■ Data excerpts:
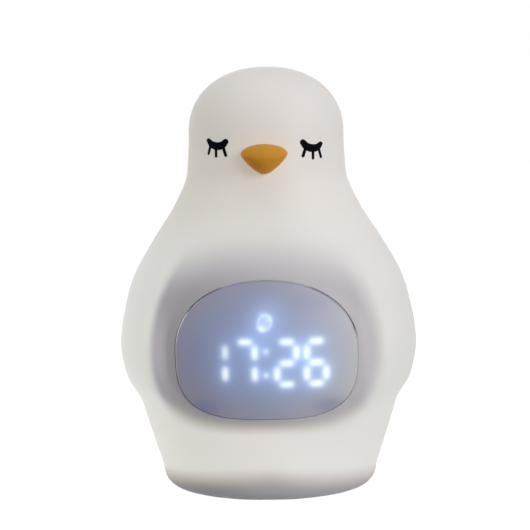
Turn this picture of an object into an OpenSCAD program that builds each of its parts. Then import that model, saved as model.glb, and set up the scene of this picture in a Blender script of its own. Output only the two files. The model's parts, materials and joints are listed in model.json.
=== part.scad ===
// Night-light alarm clock shaped like a sleeping bird.
// A soft translucent skin is stretched over a rigid frame that carries the clock display in front,
// the control panel behind, the night light in the head and the battery cap underneath.
// Millimetres. +Z is up, the display faces -Y, and the origin is on the table under the middle.

/* [Body] */
// Overall height, from the table to the crown
body_h = 180; // [176:1:190]
// Width at the top of the rounded base
base_w = 91.2; // [90:0.4:96]
// Width of the belly, without the flippers
belly_w = 119.8; // [117:0.4:123]
// Width of the head
head_w = 65.2; // [63:0.2:70]
// Height of the widest line of the belly
belly_z = 64.2; // [62:0.2:67]
// Belly depth in front of the origin
belly_front = 47.5; // [47:0.5:51]
// Belly depth behind the origin
belly_back = 47.4; // [46.4:0.2:51]
// Base depth in front of the origin
base_front = 38; // [37:0.5:41]
// Base depth behind the origin
base_back = 43.5; // [43:0.5:46]
// Head depth in front of the origin
head_front = 34.5; // [33:0.5:38]
// Head depth behind the origin
head_back = 34; // [32:0.5:37]
// Height of the crown's dome
dome_h = 27.5; // [26:0.5:30]
// Radius of the rounded lower edge
base_round = 9.5; // [8.5:0.1:10.5]
// Wall thickness of the skin
skin_t = 2.4; // [2:0.1:2.8]
// Thickness that the flippers add to the skin
flipper_t = 2.8; // [1.5:0.1:3.4]

/* [Display] */
// Height of the widest line of the display window
display_z = 65; // [64:0.5:66.5]
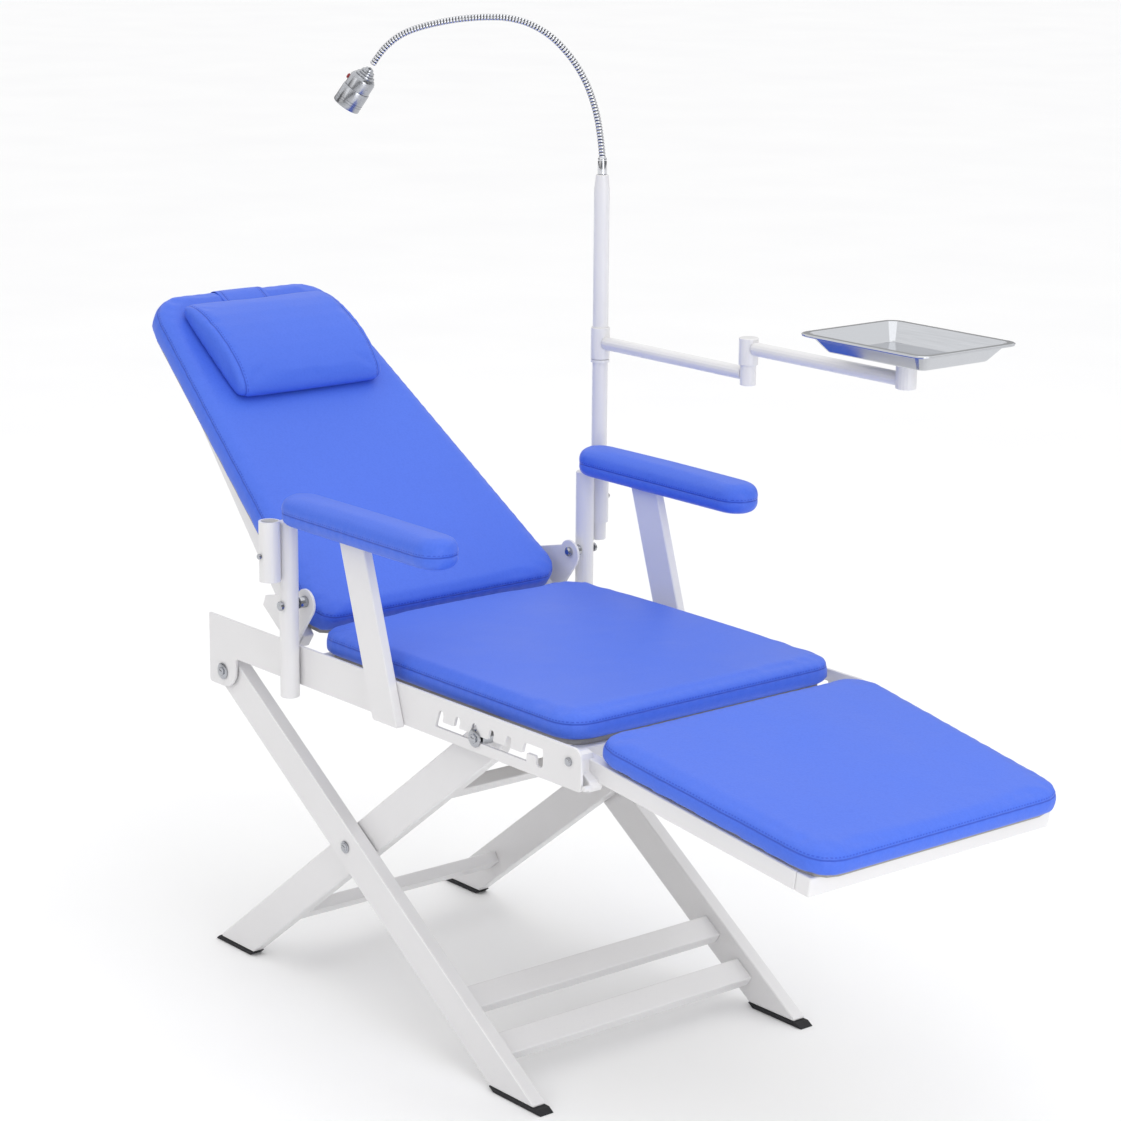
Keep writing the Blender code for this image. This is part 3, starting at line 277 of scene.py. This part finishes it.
shine = add_node(tree, "ShaderNodeMapRange", {"Value": stretch_cloud.outputs["Fac"],
                                              "From Min": 0.3, "From Max": 0.7,
                                              "To Min": 0.40, "To Max": 0.54})
tree.links.new(shine.outputs["Result"], shader.inputs["Roughness"])
drag = add_node(tree, "ShaderNodeTexNoise", {"Vector": object_place, "Scale": 22.0, "Detail": 3.0})
grain_bump = add_node(tree, "ShaderNodeBump", {"Height": grain.outputs["Distance"],
                                               "Strength": 0.22, "Distance": 0.0005})
drag_bump = add_node(tree, "ShaderNodeBump", {"Height": drag.outputs["Fac"], "Strength": 0.25,
                                              "Distance": 0.003,
                                              "Normal": grain_bump.outputs["Normal"]})
crease_bump = add_node(tree, "ShaderNodeBump", {"Height": seam_crease_and_shade.outputs["Result"], "Strength": 0.7,
                                                "Distance": 0.0012,
                                                "Normal": drag_bump.outputs["Normal"]}, invert=True)
stitch_bump = add_node(tree, "ShaderNodeBump", {"Height": stitch.outputs["Value"], "Strength": 0.5,
                                                "Distance": 0.0005,
                                                "Normal": crease_bump.outputs["Normal"]})
tree.links.new(stitch_bump.outputs["Normal"], shader.inputs["Normal"])


def make_active(piece):
    deselect_all()
    piece.select_set(True)
    bpy.context.view_layer.objects.active = piece


def foam_block(name, node, voxel):
    """A copy of a foam solid, drawn in a little and remeshed evenly for its cover to swell from."""
    piece = bpy.data.objects.new(name, nodes[node].data.copy())
    bpy.context.scene.collection.objects.link(piece)
    piece.data.materials.clear()
    piece.data.materials.append(leatherette)
    make_active(piece)
    bpy.ops.object.mode_set(mode="EDIT")
    bpy.ops.mesh.select_all(action="SELECT")
    bpy.ops.mesh.remove_doubles(threshold=0.00001)
    bpy.ops.transform.shrink_fatten(value=-0.0005)
    bpy.ops.object.mode_set(mode="OBJECT")
    remesh = piece.modifiers.new("even_weave", "REMESH")
    remesh.mode = "VOXEL"
    remesh.voxel_size = voxel
    bpy.ops.object.modifier_apply(modifier=remesh.name)
    return piece


def points_of(piece):
    flat = numpy.empty(len(piece.data.vertices) * 3)
    piece.data.vertices.foreach_get("co", flat)
    return flat.reshape(-1, 3)


def put_points(piece, points):
    piece.data.vertices.foreach_set("co", points.ravel())
    piece.data.update()


def normals_of(piece):
    flat = numpy.empty(len(piece.data.vertices) * 3)
    piece.data.vertex_normals.foreach_get("vector", flat)
    return flat.reshape(-1, 3)


def swell(piece, backing, normal, furthest, sideways):
    """Lets the cover fill under pressure, held where backing is true.

    No point rises past furthest along the normal, or moves past sideways across it.
    """
    before = points_of(piece)
    held = piece.vertex_groups.new(name="glued_to_board")
    held.add([int(i) for i in numpy.nonzero(backing)[0]], 1.0, "REPLACE")
    cover = piece.modifiers.new("cover", "CLOTH")
    cover.settings.quality = 4
    cover.settings.mass = 0.4
    cover.settings.tension_stiffness = 12.0
    cover.settings.compression_stiffness = 12.0
    cover.settings.bending_stiffness = 1.5
    cover.settings.use_pressure = True
    cover.settings.uniform_pressure_force = 4.0
    cover.settings.vertex_group_mass = held.name
    cover.settings.effector_weights.gravity = 0.0
    cover.point_cache.frame_start = 1
    cover.point_cache.frame_end = 20
    for count in range(1, 21):
        bpy.context.scene.frame_set(count)
    settled = piece.evaluated_get(bpy.context.evaluated_depsgraph_get())
    after = points_of(settled)
    bpy.context.scene.frame_set(1)
    piece.modifiers.remove(cover)
    piece.vertex_groups.clear()
    move = after - before
    rise = numpy.clip(move @ normal, -0.0004, furthest)
    drift = move - (move @ normal)[:, None] * normal
    far = numpy.maximum(numpy.linalg.norm(drift, axis=1), 1e-9)
    drift = drift * numpy.minimum(1.0, sideways / far)[:, None]
    put_points(piece, before + rise[:, None] * normal + drift)
    make_active(piece)
    bpy.ops.object.mode_set(mode="EDIT")
    bpy.ops.mesh.select_all(action="SELECT")
    bpy.ops.mesh.vertices_smooth(factor=0.5, repeat=2)
    bpy.ops.object.mode_set(mode="OBJECT")
    finer = piece.modifiers.new("finer_cover", "SUBSURF")
    finer.levels = 1
    finer.render_levels = 1
    bpy.ops.object.modifier_apply(modifier=finer.name)
    piece.data.shade_smooth()


def sew(piece, gap, run, pull):
    """Marks the seam for the material, draws it in and puckers the cover on both sides of it."""
    points = points_of(piece)
    near = numpy.exp(-(gap / 0.0042) ** 2)
    beside_seam = numpy.exp(-(gap / 0.011) ** 2)
    pucker = numpy.sin(run * 2.0 * math.pi / 0.021 + 1.3 * numpy.sin(run * 31.0))
    depth = -pull * near + 0.00028 * pucker * beside_seam
    put_points(piece, points + normals_of(piece) * depth[:, None])
    for name, values in (("seam_gap", gap), ("seam_run", run)):
        field = piece.data.attributes.new(name, "FLOAT", "POINT")
        field.data.foreach_set("value", values.astype(numpy.float32))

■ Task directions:
Look through the entries above. Extract each line with the word "that".

■ Answer for the task:
Turn this picture of an object into an OpenSCAD program that builds each of its parts. Then import that model, saved as model.glb, and set up the scene of this picture in a Blender script of its own. Output only the two files. The model's parts, materials and joints are listed in model.json.
// A soft translucent skin is stretched over a rigid frame that carries the clock display in front,
// Thickness that the flippers add to the skin